Bombs fall amid ongoing battle for North Darfur capital

Thermal ground scarring observed using satellite imagery between 21 March and 14 May in eastern El Fasher, North Darfur (Source: Yale HRL)

Sudanese Air Force warplanes continued their airstrikes on the Rapid Support Forces (RSF) stationed on the eastern and northeastern edge of El Fasher on Monday morning, in ongoing battles over the capital city of North Darfur and the Golo water reservoir. 

The RSF bombed El Fasher with artillery shells on Sunday night and Monday morning. Several residents were killed and injured according to activist Intisar Adam. 

The Sudanese Air Force warplanes carried out air strikes on the RSF between 5:30 and 6:30, she told Radio Dabanga yesterday afternoon.

“The artillery shelling stopped this morning and a cautious calm prevails,” she said. “The people, though, are still living in terror as the fighting may resume any time. Several people have now dug holes in the courtyards behind their homes to shelter in when the bombing and shelling comes too close.” 

Golo reservoir 

Battles around the Golo water reservoir, west of El Fasher, intensified, amid contradictory reports about control of the area.  

The RSF posted video clips on social media announcing their control of the Golo reservoir yesterday. Meanwhile, a military source told Radio Dabanga that the paramilitaries had not taken control of the reservoir and confirmed that battles over it were ongoing. 

Later that day, video clips showed RSF soldiers blocking the water supply from the Golo reservoir to El Fasher, suggesting they had control over the reservoir.

Last Darfur capital

The Darfur regional government held an emergency meeting in Port Sudan on Thursday to discuss the situation in the region, especially in El Fasher.

El Fasher is the last of the five Darfur state capitals not under RSF control. Residents fear that full RSF control of the city could ignite strife between the Arab tribes supporting the RSF and the Zaghawa tribe, from which most fighters of the North Darfur rebel forces hail. Zaghawa leaders have allegedly contacted Chadian President Mahamet Deby, also a Zaghawa, asking him to intervene to prevent a “catastrophic bloodbath” in the area. 

The UN Special Advisor on the Prevention of Genocide briefed the Security Council on Wednesday about the ongoing armed conflict between the RSF and SAF, warning that the situation “bears all the marks of risk of genocide, with strong allegations that this crime has already been committed.”
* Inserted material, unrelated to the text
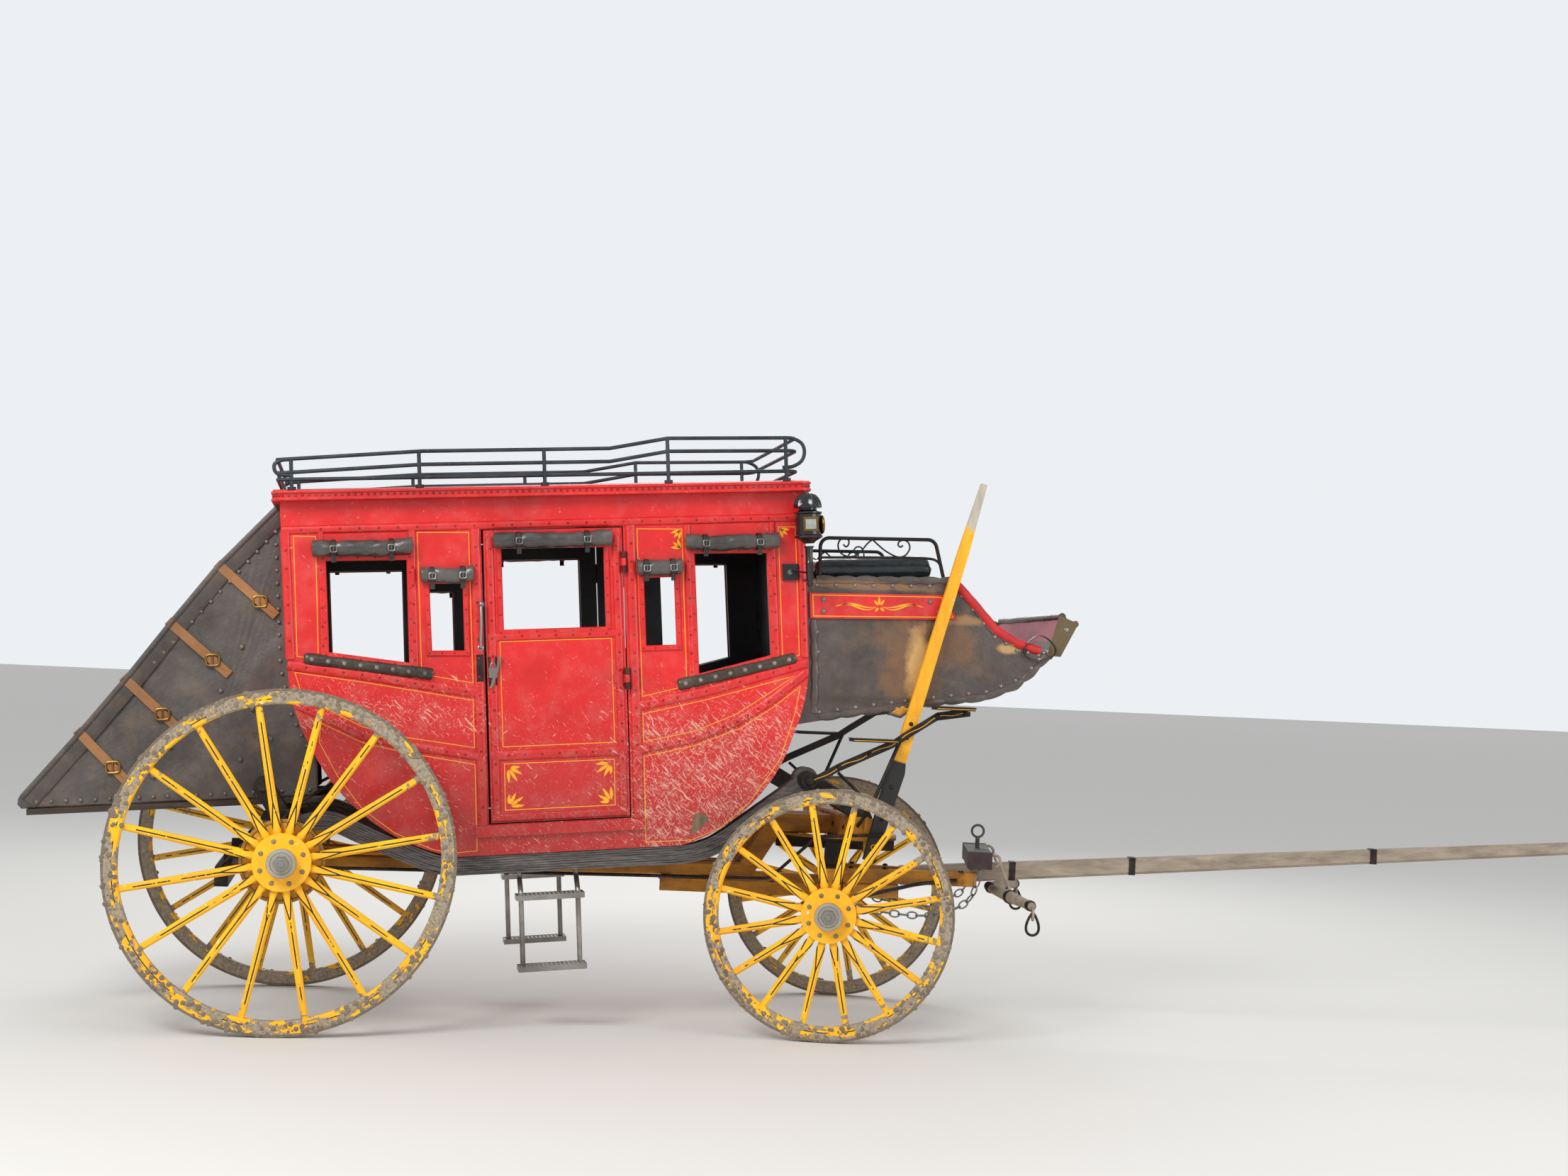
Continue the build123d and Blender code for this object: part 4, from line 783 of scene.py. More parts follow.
def rounded_pad(ranges, pitch, count=46):
    """A cushion as two sheets that meet at its edge. With g = ((1 - |A|^16)(1 - |B|^26))^0.34, the top lies at
    middle - 8 + (half + 6) g - 5 dimple^3 g and the underside at middle - 8 - (half - 8) g^0.3."""
    A, B = np.meshgrid(np.linspace(-1, 1, count), np.linspace(-1, 1, int(count * 1.5)), indexing="ij")
    grow = np.clip((1 - np.abs(A) ** 16) * (1 - np.abs(B) ** 26), 0, 1) ** 0.34
    mid = [(low + high) / 2 for low, high in ranges]
    half = [(high - low) / 2 for low, high in ranges]
    dimple = (np.cos(math.pi * pitch[0] * (A + 1)) * np.cos(math.pi * pitch[1] * (B + 1))) ** 2
    y = mid[1] + half[1] * B
    top = on_body(mid[0] + half[0] * A * (0.975 + 0.025 * grow), y, mid[2] - 8 + (half[2] + 6 - 5 * dimple**3) * grow)
    low = on_body(mid[0] + half[0] * A, y, mid[2] - 8 - (half[2] - 8) * grow**0.3)
    faces = grid_faces(*A.shape, wrap_columns=False)
    faces += [[v + A.size for v in face] for face in faces]
    return np.concatenate([top.reshape(-1, 3), low.reshape(-1, 3)]), faces


def points_of(mesh):
    """A mesh's points as rows."""
    flat = np.zeros(len(mesh.vertices) * 3)
    mesh.vertices.foreach_get("co", flat)
    return flat.reshape(-1, 3)


VOXEL, PRESSURE = 0.011, 3.5


def swell(made, cap, steps=14):
    """Blows a closed leather shell up a little: voxel remesh, some steps of pressure with no gravity, and then each
    point's move is cut off at the cap."""
    remesh = made.modifiers.new("remesh", "REMESH")
    remesh.mode = "VOXEL"
    remesh.voxel_size = VOXEL
    bpy.context.view_layer.objects.active = made
    bpy.ops.object.modifier_apply(modifier="remesh")
    rest = points_of(made.data)
    cloth = made.modifiers.new("cloth", "CLOTH")
    cloth.settings.use_pressure = True
    cloth.settings.uniform_pressure_force = PRESSURE
    cloth.settings.effector_weights.gravity = 0
    cloth.settings.quality = 4
    cloth.point_cache.frame_start, cloth.point_cache.frame_end = 1, steps
    for step in range(1, steps + 1):
        bpy.context.scene.frame_set(step)
    moved = points_of(made.evaluated_get(bpy.context.evaluated_depsgraph_get()).data)
    made.modifiers.remove(cloth)
    bpy.context.scene.frame_set(1)
    if len(moved) == len(rest):
        shift = moved - rest
        size = np.linalg.norm(shift, axis=1, keepdims=True)
        shift = shift * np.minimum(1, cap / np.maximum(size, 1e-9))
        made.data.vertices.foreach_set("co", (rest + shift).ravel())
    made.data.shade_smooth()
    made.data.update()


# columns: name, u, y and w of the space it fills, pitch of its buttons, what it stands for
CUSHIONS = (
    ("driver_seat_cushion", ((2476, 3086), (-494, 494), (2073, 2192)), (0, 0), "driver_cushion"),
    ("rear_bench_cushion", ((176, 494), (-510, 510), (1292, 1384)), (1, 5), "bench_cushions"),
    ("front_bench_cushion", ((1936, 2262), (-510, 510), (1292, 1384)), (1, 5), "bench_cushions"),
)
for name, ranges, pitch, stands_for in CUSHIONS:
    cushion = piece(name, [rounded_pad(ranges, pitch)], seat_leather, "coach", 80)
    swell(cushion, 0.006)
    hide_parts(stands_for)
    if pitch[0]:
        u, y = [low + (high - low) * (np.arange(2 * n) + 0.5) / (2 * n) for (low, high), n in zip(ranges, pitch)]
        spots = on_body(np.repeat(u, len(y)), np.tile(y, len(u)), ranges[2][1] - 4)
        piece(f"{name}_buttons", [domes(spots, (-0.08, 0, 1), 11, 6, 12)], seat_leather, "coach")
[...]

Analysis of satellite imagery collected between 21 March and 14 May by Yale Humanitarian Research Lab (HRL) shows thermal ground scarring at multiple locations situated along the eastern edges of El Fasher. HRL found that “a total of 25 communities in North Darfur have been damaged in a manner consistent with the intentional targeting and systematic razing of civilian structures since 31 March.”

Humanitarian situation 

Large numbers of people reportedly fled El Fasher towards El Salam and Zamzam localities following the fighting yesterday. Adam reported that gangs of bandits robbed people fleeing from El Fasher towards safer areas in North Darfur. 

 Some of them chose to stay “for fear of going into the unknown,” said Adam. “They are waiting for the situation to clear up.” 
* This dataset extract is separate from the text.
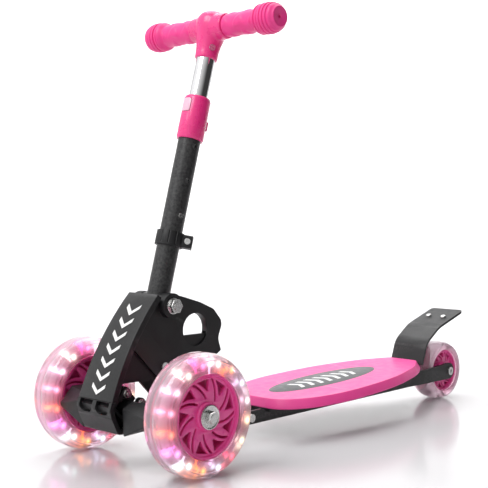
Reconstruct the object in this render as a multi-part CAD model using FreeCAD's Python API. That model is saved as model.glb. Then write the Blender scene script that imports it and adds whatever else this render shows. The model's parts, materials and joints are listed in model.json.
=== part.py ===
import FreeCAD, Part
import math
import os

# Child's three-wheel kick scooter, in millimetres.
# +Z is up, the front faces -Y, and +X is the rider's left.  While it is being modelled,
# Y = 0 is at the front axle; save() then moves every piece so that the origin lies on the
# ground under the middle of the scooter's length.

# ---- driving dimensions -------------------------------------------------------------
FRONT_WHEEL_R = 72.5          # front wheel, outer radius
FRONT_TYRE_W = 40.0           # front tyre, overall width
FRONT_RIM_R = 49.0            # pink hub, outer radius
TRACK = 214.0                 # between the front wheel centres
REAR_WHEEL_R = 46.5           # rear wheel, outer radius
REAR_TYRE_W = 38.0
REAR_RIM_R = 33.0
WHEELBASE = 631.0
RAKE = 15.2                   # stem leans back from the vertical, degrees
PIVOT_Y = 28.0                # fold pivot, behind the front axle
PIVOT_Z = 191.0               # fold pivot, above the ground
GRIP_HEIGHT = 363.0           # fold pivot to handlebar axis, along the stem
LOWER_TUBE_R = 14.3           # black lower stem tube
LOWER_TUBE_BORE = 12.8
UPPER_TUBE_R = 12.2           # chrome upper stem tube
UPPER_TUBE_BORE = 10.8
DECK_SLOPE = 0.05             # deck rises towards the rear by this much per millimetre
DECK_TOP_Z = 62.2             # top of the pad at DECK_REF_Y
DECK_REF_Y = 338.0
PAD_THICK = 13.0
PAD_FRONT_Y = 198.0
PAD_REAR_Y = 546.0
BOLT_R = 5.0                  # fold pivot bolt
AXLE_R = 4.0                  # all wheel axles and the king bolt
RUN_GAP = 0.05                # radial clearance of every running fit
GAP = 0.35                    # clearance between pieces that move past each other
LEAN_DEG = 45.57              # king bolt, below the horizontal towards the rear

# ---- worked-out places ---------------------------------------------------------------
X_AXIS = FreeCAD.Vector(1, 0, 0)
Z_AXIS = FreeCAD.Vector(0, 0, 1)
ORIGIN = FreeCAD.Vector(0, 0, 0)
MID_Y = (WHEELBASE + REAR_WHEEL_R - FRONT_WHEEL_R) / 2
WHEEL_X = TRACK / 2
PIVOT = FreeCAD.Vector(0, PIVOT_Y, PIVOT_Z)
REAR_AXLE = FreeCAD.Vector(0, WHEELBASE, REAR_WHEEL_R)


# ---- helpers -------------------------------------------------------------------------
def save(name, shape):
    """Write one node, moved to the part's own origin."""
    moved = shape.copy()
    moved.translate(FreeCAD.Vector(0, -MID_Y, 0))
    moved.exportStep(os.path.join("parts", name + ".step"))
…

When the RSF began to shell the southern parts of the city, people who had already fled from the northern neighbourhoods to the southern neighbourhoods returned to the north of El Fasher. 

She said that the El Fasher Southern Hospital is overcrowded with those injured and there is a shortage of medicines and medical supplies. 

“The humanitarian conditions are difficult due to the closure of the Mellit-El Fasher road by the RSF,” she said. Many trucks are stuck in Mellit, which has caused a scarcity of goods in El Fasher and a significant increase in food prices. 

More than 120 people have been killed, and almost 1,000 wounded, by fighting in the North Darfur capital over the past two weeks, according to Médecins Sans Frontières team (MSF/Doctors Without Borders). 

On Sunday, the Dar El Salam Emergency Room in North Darfur said that almost 20,000 displaced people have fled to the locality to escape fighting in El Fasher and other areas in the past weeks, most of whom are staying with host families. 

In a briefing about the humanitarian situation in El Fasher, posted on Friday, the UN said that about 800,000 civilians in El Fasher and surrounding areas were facing severely deteriorating humanitarian conditions amid ongoing clashes between the SAF and the RSF.